What this means for developers, investors and grid operators
The Waratah Super Battery story is a preview of what’s coming as more countries build massive grid-scale storage.
For different stakeholders, the implications are pretty clear.
If you’re a developer or IPP
You should be:
- Treating transformers and protection systems as strategic design elements, not procurement afterthoughts
- Structuring projects so critical services (like SIPS) can survive partial failures
- Investing early in data infrastructure and analytics, not bolting it on at the end
If you’re an investor
You should be probing:
- How projects handle single points of failure and long-lead equipment
- What the insurance stack actually covers — and how delay or performance risk is treated
- Whether there’s a credible AI and data strategy supporting long-term asset health
If you’re a grid operator or policymaker
You should be planning for:
- Redundancy at the system level — not relying on a single “hero asset” to shore up stability
- Incentive structures that reward resilience and availability, not just MW and MWh
- Local supply chain development for critical components as part of climate and energy security policy
The bigger picture: building a resilient green grid
Waratah’s transformer failure is frustrating, but it’s also useful. It exposes exactly where our green infrastructure is strong — fast, flexible, data-rich — and where it’s still fragile — supply chains, insurance structures, and failure planning.

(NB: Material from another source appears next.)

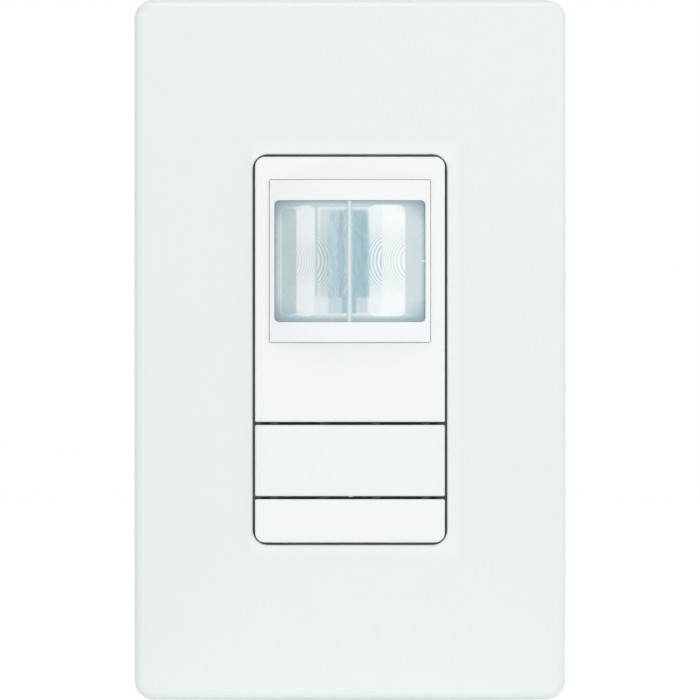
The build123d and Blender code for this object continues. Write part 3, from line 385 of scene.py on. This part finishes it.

If we treat this as a one-off “technical issue,” we’ll miss the point. If we treat it as a live test of how to design, finance and operate the next wave of utility-scale storage, then projects built in 2026 and beyond will be meaningfully better.
For anyone serious about green technology — whether you’re deploying capital, designing systems, or operating the grid — the question now is straightforward:
Are your storage projects built just to perform, or truly built to fail well and recover fast?
The grid of the 2030s will be shaped by how we answer that now.